Will the Bush White House be lured into the same trap? It is worth mentioning that Clinton has since described his handling of Arafat as one of the two biggest mistakes of his presidency, second only to his failure to kill or contain Osama bin Laden.
However the incumbent US president, after his experience in Iraq, should be a lot more savvy about handling terrorists than his predecessor. At the same time, Bush may well repeat his sink-or-swim comment to Sharon when he first heard about the Israeli leader`s disengagement plan: If you want to implement it, do it on your own. Don`t make us responsible and especially don`t make it sound as though we are in charge.

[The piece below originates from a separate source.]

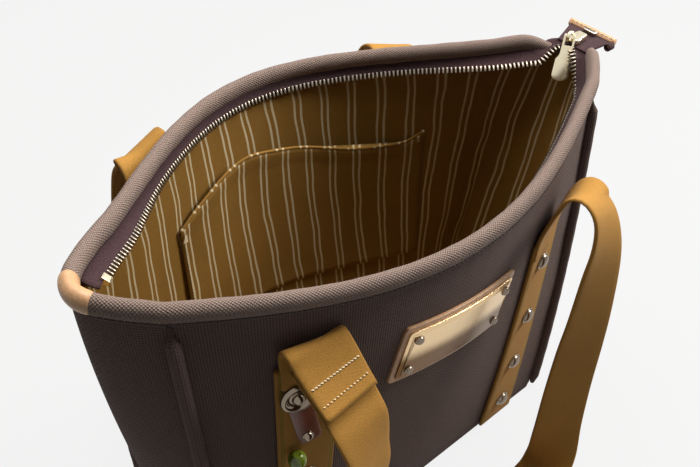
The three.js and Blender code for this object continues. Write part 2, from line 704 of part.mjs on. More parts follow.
function makePlate() {
  const patchSeat = CANVAS_FACE + GAP;
  const plateSeat = patchSeat + PATCH_THICKNESS + GAP;
  const plateFace = plateSeat + PLATE_THICKNESS;
  const patch = plateBox(PATCH_WIDTH, PATCH_HEIGHT, patchSeat, patchSeat + PATCH_THICKNESS);
  add('plate_leather_patch', patch, 'leather');
  const width = PATCH_WIDTH - 2 * PLATE_MARGIN;
  const height = PATCH_HEIGHT - 2 * PLATE_MARGIN;
  add('blank_plate', plateBox(width, height, plateSeat, plateFace), 'brass');
  const spots = [['upper_left', -1, 1], ['upper_right', 1, 1]];
  spots.push(['lower_left', -1, -1], ['lower_right', 1, -1]);
  for (const [name, across, up] of spots) {
    const rivet = add(`plate_rivet_${name}`, domedHead(RIVET_RADIUS, RIVET_HEIGHT, 10), 'steel');
    const { x, z } = platePlace(across * (width / 2 - RIVET_INSET), up * (height / 2 - RIVET_INSET));
    seatOnWall(rivet, FRONT, x, z, plateFace + GAP);
  }
}

// ---- Zip ----
// The tape leaves the roll's inner side and slants in and down to the teeth.
function zipSection(side, curve, fromShare, toShare, inset, drop, halfWidth, thickness, steps) {
  const root = TAPE_ROOT;
  const edge = TAPE_EDGE[side];
  const slope = new THREE.Vector2(edge.inset - root.inset, edge.drop - root.drop).normalize();
  const frame = levelFrame(curve, inset, drop);
  const slanted = (t) => {
    const base = frame(mix(fromShare, toShare, t));
    const across = base.across.clone().multiplyScalar(-slope.x);
    across.z = -slope.y;
    const along = curve.getTangentAt(clamp01(mix(fromShare, toShare, t)));
    across.addScaledVector(along, -across.dot(along)).normalize();
    const face = new THREE.Vector3().crossVectors(along, across).normalize();
    return { point: base.point, across, face };
  };
  return ribbon(slanted, halfWidth, thickness, steps);
}

function makeZip() {
  for (const [name, side] of [['front', FRONT], ['back', BACK]]) {
    const edge = TAPE_EDGE[side];
    const inset = (TAPE_ROOT.inset + edge.inset) / 2;
    const drop = (TAPE_ROOT.drop + edge.drop) / 2;
    const half = Math.hypot(edge.inset - TAPE_ROOT.inset, edge.drop - TAPE_ROOT.drop) / 2;
    const curve = rimCurve(side, TIP_TAB_HALF_LENGTH + 2, TAPE_STOP);
    const tape = zipSection(side, curve, 0.005, 0.985, inset, drop, half, TAPE_THICKNESS, 44);
    add(`${name}_zip_tape`, tape, 'tape');
    const beyond = (GAP + TEETH_WIDTH / 2) / (2 * half);
    const teethInset = edge.inset + (edge.inset - TAPE_ROOT.inset) * beyond;
    const teethDrop = edge.drop + (edge.drop - TAPE_ROOT.drop) * beyond;
    const chain = (from, to, thickness, steps) =>
      zipSection(side, curve, from, to, teethInset, teethDrop, TEETH_WIDTH / 2, thickness, steps);
    const stopShare = (STOP_LENGTH + GAP) / curve.getLength();
    add(`${name}_zip_teeth`, chain(STOP_START + stopShare, 0.975, TEETH_THICKNESS, 44), 'steel');
    add(`${name}_zip_top_stop`, chain(STOP_START, STOP_START + stopShare * 0.94, STOP_THICKNESS, 1), 'brass');
  }
}

function makeTail() {
  const shape = new THREE.Shape();
  shape.moveTo(TAIL_ROOT_X, TAIL_ROOT_Y - TAIL_ROOT_HALF_WIDTH);
  shape.lineTo(TAIL_END_X, TAIL_END_Y - TAIL_END_HALF_WIDTH);
  shape.lineTo(TAIL_END_X, TAIL_END_Y + TAIL_END_HALF_WIDTH);
  shape.lineTo(TAIL_ROOT_X, TAIL_ROOT_Y + TAIL_ROOT_HALF_WIDTH);
  const tail = new THREE.ExtrudeGeometry(shape, { depth: TAIL_THICKNESS, bevelEnabled: false });
  tail.translate(0, 0, TAIL_Z);
  add('zip_tail', tail, 'tape');
  const length = 2 * TAIL_END_HALF_WIDTH + 3;
  const leather = new THREE.CapsuleGeometry(TAIL_LEATHER_HEIGHT / 2, length - TAIL_LEATHER_HEIGHT, 3, 10);
  leather.scale(TAIL_LEATHER_WIDTH / TAIL_LEATHER_HEIGHT, 1, 1);
  const mesh = add('tail_leather', leather, 'leather');
  const x = TAIL_END_X + GAP + TAIL_LEATHER_WIDTH / 2;
  mesh.position.set(x, TAIL_END_Y, TAIL_Z + TAIL_THICKNESS / 2);
}

// The bail is a wire hoop in the plane of travel. It starts on the slider's top and ends on its nose.
const BAIL_X = TAIL_ROOT_X - SLIDER_OVERHANG - BAIL_EDGE;
const SLIDER_TOP = TAIL_Z + TAIL_THICKNESS + GAP + SLIDER_THICKNESS;
const BAIL_Z = SLIDER_TOP + BAIL_EDGE;

function makeSlider() {
  const body = new THREE.BoxGeometry(SLIDER_LENGTH, SLIDER_WIDTH, SLIDER_THICKNESS);
  body.translate(BAIL_EDGE + SLIDER_LENGTH / 2, 0, -BAIL_EDGE - SLIDER_THICKNESS / 2);
  const from = THREE.MathUtils.degToRad(-35);
  const to = THREE.MathUtils.degToRad(305);
  const frame = (t) => {
    const angle = mix(from, to, t);
    const face = new THREE.Vector3(Math.cos(angle), 0, Math.sin(angle));
    return { point: face.clone().multiplyScalar(BAIL_RADIUS), across: new THREE.Vector3(0, 1, 0), face };
  };
  const slider = add('zip_slider', join([body, rod(frame, BAIL_WIRE, BAIL_WIRE, 8, 16)]), 'brass');
  slider.position.set(BAIL_X, SLIDER_Y, BAIL_Z);
}

function makePull() {
  const bladeStart = PULL_NECK_LENGTH + 2;
  const neck = PULL_NECK_WIDTH / 2;
  const blade = PULL_BLADE_WIDTH / 2;
  const shape = new THREE.Shape();
  shape.moveTo(-neck, PULL_BAR);
  shape.lineTo(-neck, -PULL_NECK_LENGTH);
  shape.lineTo(-blade, -bladeStart);
  shape.lineTo(-blade, -PULL_LENGTH + 3);
  shape.quadraticCurveTo(-blade, -PULL_LENGTH, 0, -PULL_LENGTH);
  shape.quadraticCurveTo(blade, -PULL_LENGTH, blade, -PULL_LENGTH + 3);
  shape.lineTo(blade, -bladeStart);
  shape.lineTo(neck, -PULL_NECK_LENGTH);
  shape.lineTo(neck, PULL_BAR);
  const eye = new THREE.Path();
  const half = PULL_EYE_WIDTH / 2;
  eye.moveTo(-half, -PULL_BAR);
  eye.lineTo(half, -PULL_BAR);
  eye.lineTo(half, -PULL_BAR - PULL_EYE_LENGTH);
  eye.lineTo(-half, -PULL_BAR - PULL_EYE_LENGTH);
  shape.holes.push(eye);
  const options = { depth: PULL_THICKNESS, bevelEnabled: false, curveSegments: 6 };
  const plate = new THREE.ExtrudeGeometry(shape, options);
  plate.translate(0, 0, -PULL_THICKNESS / 2);
  plate.rotateX(Math.PI / 2);
  plate.rotateZ(Math.PI / 2);
  const pull = add('zip_pull', plate, 'brass');
  pull.position.set(BAIL_X, SLIDER_Y, BAIL_Z);
  pull.rotation.y = THREE.MathUtils.degToRad(PULL_LEAN);
}

function makeRetainer() {
  const box = new THREE.BoxGeometry(RETAINER_LENGTH, RETAINER_WIDTH, RETAINER_HEIGHT);
  const retainer = add('zip_retainer', box, 'steel');
  const x = TAIL_END_X - 0.5 - RETAINER_LENGTH / 2;
  retainer.position.set(x, SLIDER_Y, TAIL_Z + TAIL_THICKNESS + GAP + RETAINER_HEIGHT / 2);
}

// The ring's straight bar runs along X through a small loop at the tail's front edge.
function makeRing() {
  const share = (RING_X - TAIL_ROOT_X) / (TAIL_END_X - TAIL_ROOT_X);
  const halfWidth = mix(TAIL_ROOT_HALF_WIDTH, TAIL_END_HALF_WIDTH, share);
  const edge = mix(TAIL_ROOT_Y, TAIL_END_Y, share) - halfWidth;
  const y = edge - RING_TAB_RADIUS - GAP;
  const z = TAIL_Z + TAIL_THICKNESS / 2;
  const outline = new THREE.Shape().absarc(0, 0, RING_TAB_RADIUS, 0, 2 * Math.PI);
  outline.holes.push(new THREE.Path().absarc(0, 0, RING_WIRE + RING_PLAY, 0, 2 * Math.PI));
  const options = { depth: RING_TAB_LENGTH, bevelEnabled: false, curveSegments: 10 };
  const tube = new THREE.ExtrudeGeometry(outline, options);
  tube.translate(0, 0, -RING_TAB_LENGTH / 2);
  tube.rotateY(Math.PI / 2);
  const tab = add('ring_tab', tube, 'tape');
  tab.position.set(RING_X, y, z);
  const points = [-4.5, -2.2, 0, 2.2, 4.5].map((x) => new THREE.Vector3(x, 0, 0));
  for (let i = 0; i <= 6; i += 1) {
    const angle = mix(0.12, -Math.PI - 0.12, i / 6);
    const x = RING_HALF_WIDTH * Math.cos(angle);
    points.push(new THREE.Vector3(x, 0, -2.4 + (RING_DROP - 2.4) * Math.sin(angle)));
  }
  const bow = new THREE.CatmullRomCurve3(points, true);
  const tubeRing = new THREE.TubeGeometry(bow, 40, RING_WIRE, 8, true);
  const ring = add('d_ring', bend(tubeRing, (corner) => corner.clone()), 'steel');
  ring.position.set(RING_X, y, z);
}

// A domed snap head holds a narrow leather tab with a bead at its end.
function makeCharm() {
  const charm = new THREE.Group();
  seatOnWall(charm, FRONT, CHARM_X, CHARM_Z, STRIP_FACE + CHARM_STANDOFF);
  root.add(charm);
  const half = CHARM_TAB_WIDTH / 2;
  const shape = new THREE.Shape();
  shape.absarc(0, 0, half, 0, Math.PI);
  shape.lineTo(-half, -CHARM_TAB_LENGTH + 4);
  shape.lineTo(-half + 3, -CHARM_TAB_LENGTH);
  shape.lineTo(half - 3, -CHARM_TAB_LENGTH);
  shape.lineTo(half, -CHARM_TAB_LENGTH + 4);
  const options = { depth: CHARM_TAB_THICKNESS, bevelEnabled: false, curveSegments: 8 };
  const tab = new THREE.ExtrudeGeometry(shape, options);
  add('charm_tab', tab, 'darkLeather', charm);
  const rim = CHARM_HEAD_RADIUS;
  const profile = [[0, 0], [rim, 0], [rim + 0.5, 1.5], [rim - 1, 3], [rim - 3, 3.2], [5.4, 1.6]];
  profile.push([4.6, 3.4], [2.8, CHARM_HEAD_HEIGHT], [0, CHARM_HEAD_HEIGHT + 0.4]);
  const head = new THREE.LatheGeometry(profile.map(([r, h]) => new THREE.Vector2(r, h)), 20);
  head.rotateX(Math.PI / 2);
  add('charm_head', head, 'steel', charm).position.z = CHARM_TAB_THICKNESS + GAP;
  const bead = add('charm_bead', new THREE.SphereGeometry(CHARM_BEAD_RADIUS, 14, 10), 'bead', charm);
  const drop = CHARM_TAB_LENGTH + GAP + CHARM_BEAD_RADIUS;
  bead.position.set(0, -drop, CHARM_BEAD_RADIUS - CHARM_STANDOFF / 2);
}

makeShell();
makeBase();
makePipings();
makeRim();
makeLining();
makePocket();
makeStrips();
makeHandles();
makePlate();
makeZip();
makeTail();
makeSlider();
makePull();
makeRetainer();
makeRing();
makeCharm();

export default root;
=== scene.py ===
import math

import bmesh
import bpy
import numpy as np
from bpy.props import FloatProperty, FloatVectorProperty, PointerProperty
from bpy.types import Operator, Panel, PropertyGroup
from mathutils import Matrix, Vector


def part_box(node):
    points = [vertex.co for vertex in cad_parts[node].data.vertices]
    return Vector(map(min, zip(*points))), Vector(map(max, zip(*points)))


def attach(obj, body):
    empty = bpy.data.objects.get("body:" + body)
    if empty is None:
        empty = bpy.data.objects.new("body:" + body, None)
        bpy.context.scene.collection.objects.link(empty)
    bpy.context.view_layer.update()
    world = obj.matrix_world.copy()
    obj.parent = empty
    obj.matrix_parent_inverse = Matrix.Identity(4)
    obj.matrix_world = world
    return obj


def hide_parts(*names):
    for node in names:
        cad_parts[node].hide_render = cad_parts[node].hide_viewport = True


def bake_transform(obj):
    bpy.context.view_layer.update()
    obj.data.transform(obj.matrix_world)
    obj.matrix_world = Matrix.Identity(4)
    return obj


bl_info = {
    "name": "Canvas shoulder bag",
    "version": (1, 0, 0),
    "blender": (4, 2, 0),
    "location": "3D View > Sidebar > Bag",
    "description": "Builds a zip-top canvas shoulder bag with webbing handles",
    "category": "Object",
}

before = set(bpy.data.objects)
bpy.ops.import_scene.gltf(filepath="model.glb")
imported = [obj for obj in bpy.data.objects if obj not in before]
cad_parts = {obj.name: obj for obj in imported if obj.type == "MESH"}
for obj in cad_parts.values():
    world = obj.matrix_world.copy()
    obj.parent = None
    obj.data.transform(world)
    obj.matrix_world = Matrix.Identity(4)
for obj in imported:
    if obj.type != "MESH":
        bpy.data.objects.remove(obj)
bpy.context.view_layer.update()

MM = 0.001
FRONT, BACK, LEFT, RIGHT = -1, 1, -1, 1

# ---- The body's shape, in millimetres; it follows the solids' own formulas ----
HALF_LENGTH = 163.0
BASE_DEPTH = 63.0
RIM_MIDDLE = 263.3
RIM_RISE = 21.5
TIP_REACH = 29.0
TIP_X = HALF_LENGTH + TIP_REACH
BULGE = {FRONT: 78.5, BACK: 124.0}
CORNER = {FRONT: 31.5, BACK: 34.0}
BULGE_POWER = {FRONT: 1.0, BACK: 1.1}
FOOT_NARROWING = 0.085
FOOT_PULL = 8.0
TAIL_Z = RIM_MIDDLE + RIM_RISE - 2.8
STRAP_X = 101.0
STRAP_THICK = 2.6
PLATE_X = 3.0
PLATE_Z = 191.0
PLATE_TILT = math.radians(-9)


def mm(*values):
    """A length or a point given in millimetres, in metres."""
    if len(values) == 1:
        return values[0] * MM
    return Vector(values) * MM


def mix(a, b, share):
    return a + (b - a) * share


def smooth(value):
    value = min(1.0, max(0.0, value))
    return value * value * (3 - 2 * value)


def rim_height(x):
    return RIM_MIDDLE + RIM_RISE * (x / TIP_X) ** 2


def half_length(v):
    """Half the body's length; the soft ends lean in towards the foot."""
    return HALF_LENGTH * (1 - FOOT_NARROWING * max(0.0, 1 - v) ** 1.6)


def foot_pull(v):
    """How far the soft walls draw in towards the foot."""
    return FOOT_PULL * max(0.0, 1 - v) ** 3


def corner_depth(side, v):
    return mix(BASE_DEPTH, CORNER[side], v) - foot_pull(v)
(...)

Unfortunately, debkafile is virtually the lone cautionary voice against the hazards entailed in the Sharon-Peres government’s attitude toward Abbas, who was after all the senior Palestinian negotiating tactician behind Arafat at Oslo in 1993.
It is important to note that in stark contrast to the blind hopes Israeli leaders are pinning on Abu Mazen for ending the four-year war, Palestinian expectations of his durability are extremely low. Since his election, not a single prominent Palestinian has agreed to speak on Israeli media on Abbas’ behalf, even the regulars who are usually ready to appear at the drop of a hat. Such power brokers as prime minister Ahmed Qureia, Gaza faction leader Mohammed Dahlan, national security adviser Jibril Rajoub and Gaza security chief Mussa Arafat are as silent as the lambs. debkafile quotes a senior Israeli security official as reporting: “The entire Palestinian leadership is intently watching Abu Mazen performing his acrobatics on a high wire. They are keeping a safe distance, certain he will fall.”
If he does, so too will the second Peres-orchestrated Palestinian peace initiative in a dozen years – this time dragging Sharon down too. The trouble with this sort of gamble is that its failure will provide sustenance and cheer to the terrorists. Hamas and Islamic Jihad will not miss their chance of establishing themselves triumphantly as the dominant terrorist forces of the Palestinian-Israeli conflict.